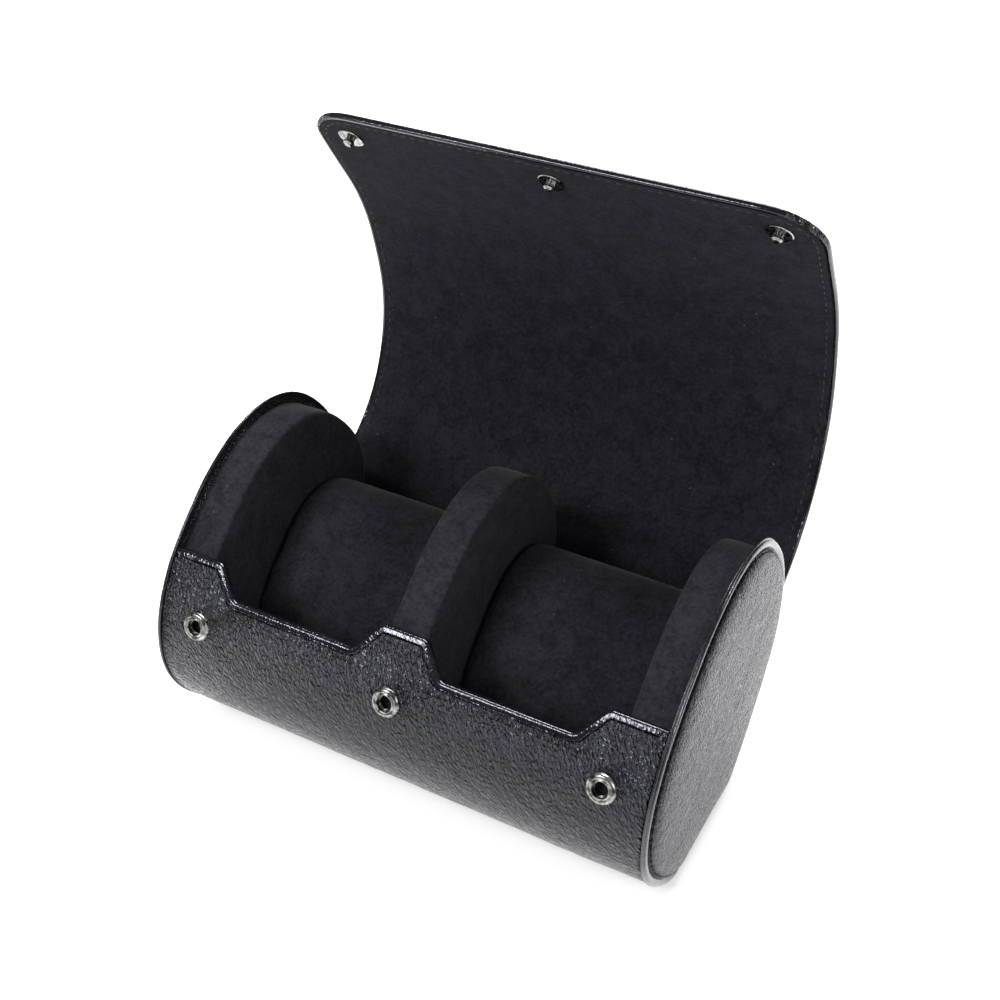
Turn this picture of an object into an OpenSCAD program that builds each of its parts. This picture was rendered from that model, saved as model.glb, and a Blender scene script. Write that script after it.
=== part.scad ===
// Travel case for two watches: a leather roll on oval end walls, two bays with
// a lift-out pillow in each, and a lid that curls over the top and snaps shut
// on the front.  Millimetres.  X runs along the case, -Y is the front, Z is up.
// The origin lies on the table, midway along the case, under the oval's centre.

/* [Section] */
// Half of the oval's long axis, which leans back from the vertical
oval_long = 50; // [46:0.5:56]
// Half of the oval's short axis
oval_short = 41; // [38:0.5:46]
// Lean of the long axis, in degrees from the vertical
oval_lean = 50; // [35:1:60]
// Squareness of the oval: 2 is an ellipse, more is squarer
oval_power = 2.3; // [2:0.05:2.8]
// Height of the oval's centre above the table, which sets how far the base is flattened
centre_h = 44; // [42:0.5:45]
// How far the back of the base sags out towards the table
base_sag = 3.4; // [2.5:0.1:5]

/* [Case] */
// Length over the two end caps
case_len = 158.8; // [140:0.2:180]
// Leather of the roll and of the lid
leather_t = 1.2; // [0.8:0.1:1.6]
// Stiffening board inside the roll and the lid
board_t = 1; // [0.8:0.1:1.6]
// Suede that lines and covers everything inside
suede_t = 0.6; // [0.4:0.1:1]
// Leather of the end caps
cap_t = 1.5; // [1:0.1:2]
// Whole thickness of an end wall, cap included
wall_t = 13.2; // [9:0.2:16]
// Board inside each end wall
wall_board_t = 2; // [1:0.1:3]
// Thickness of the divider between the bays
divider_t = 11.8; // [8:0.2:16]

/* [Front edge] */
// Angle from the top, towards the front, of the low edge before each bay
bay_edge_angle = 69.5; // [66:0.5:74]
// Height of the tabs above that low edge, measured on the leather
tab_h = 9.4; // [6:0.2:12]
// Width of the middle tab at its top
mid_tab_w = 14.2; // [10:0.2:22]
// Width of each end tab at its top, from the end cap's outer face
end_tab_w = 18; // [15:0.2:24]
// Width of the slope beside each tab
slope_w = 6.9; // [4:0.1:10]

/* [Lid] */
// Angle from the top, towards the back, of the line on which the lid folds
hinge_angle = 87; // [84:1:90]
// Direction in which the open lid leaves that line, in degrees above the level
open_angle = 18.5; // [14:0.5:26]
// Curl of the open lid at the hinge, in degrees for each millimetre
curl_rate = 1.429; // [1.3:0.001:1.5]
// How fast that curl fades along the lid, in degrees for each square millimetre
curl_fade = 0.00933; // [0.008:0.00001:0.0105]
// Length of the lid's back panel, from the hinge to the first fold
back_panel_len = 40; // [36:0.5:44]
// Length of its top panel
top_panel_len = 41; // [37:0.5:45]
// Length of its front panel
front_panel_len = 43; // [39:0.5:46]
// Length of the flap that carries the studs
flap_len = 28.5; // [27:0.5:32]
// Inner radius that the back panel is moulded to
back_panel_r = 45; // [42:0.5:56]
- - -
TASK STATEMENT> Your answer should be exactly the lines of the data above, from the first through the line containing "base_sag = 3.4; // [2.5:0.1:5]".

TASK RESPONSE>
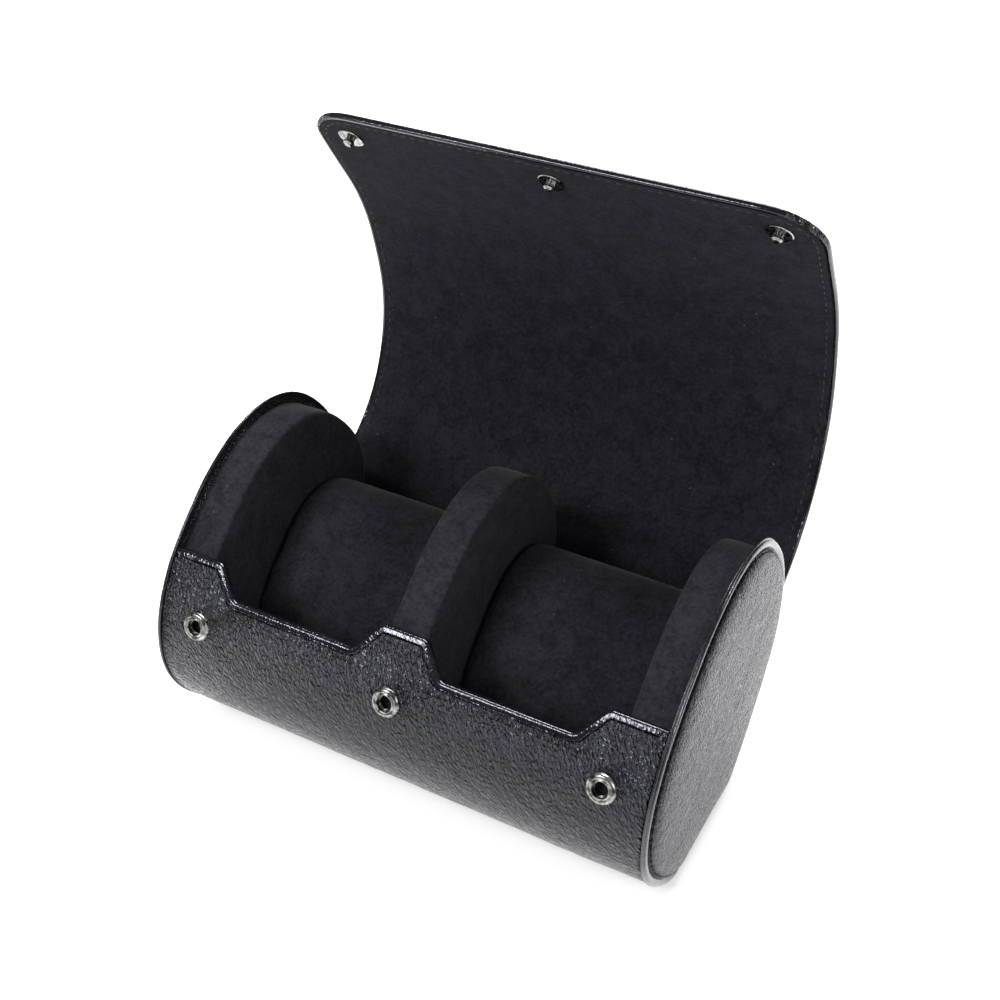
Turn this picture of an object into an OpenSCAD program that builds each of its parts. This picture was rendered from that model, saved as model.glb, and a Blender scene script. Write that script after it.
=== part.scad ===
// Travel case for two watches: a leather roll on oval end walls, two bays with
// a lift-out pillow in each, and a lid that curls over the top and snaps shut
// on the front.  Millimetres.  X runs along the case, -Y is the front, Z is up.
// The origin lies on the table, midway along the case, under the oval's centre.

/* [Section] */
// Half of the oval's long axis, which leans back from the vertical
oval_long = 50; // [46:0.5:56]
// Half of the oval's short axis
oval_short = 41; // [38:0.5:46]
// Lean of the long axis, in degrees from the vertical
oval_lean = 50; // [35:1:60]
// Squareness of the oval: 2 is an ellipse, more is squarer
oval_power = 2.3; // [2:0.05:2.8]
// Height of the oval's centre above the table, which sets how far the base is flattened
centre_h = 44; // [42:0.5:45]
// How far the back of the base sags out towards the table
base_sag = 3.4; // [2.5:0.1:5]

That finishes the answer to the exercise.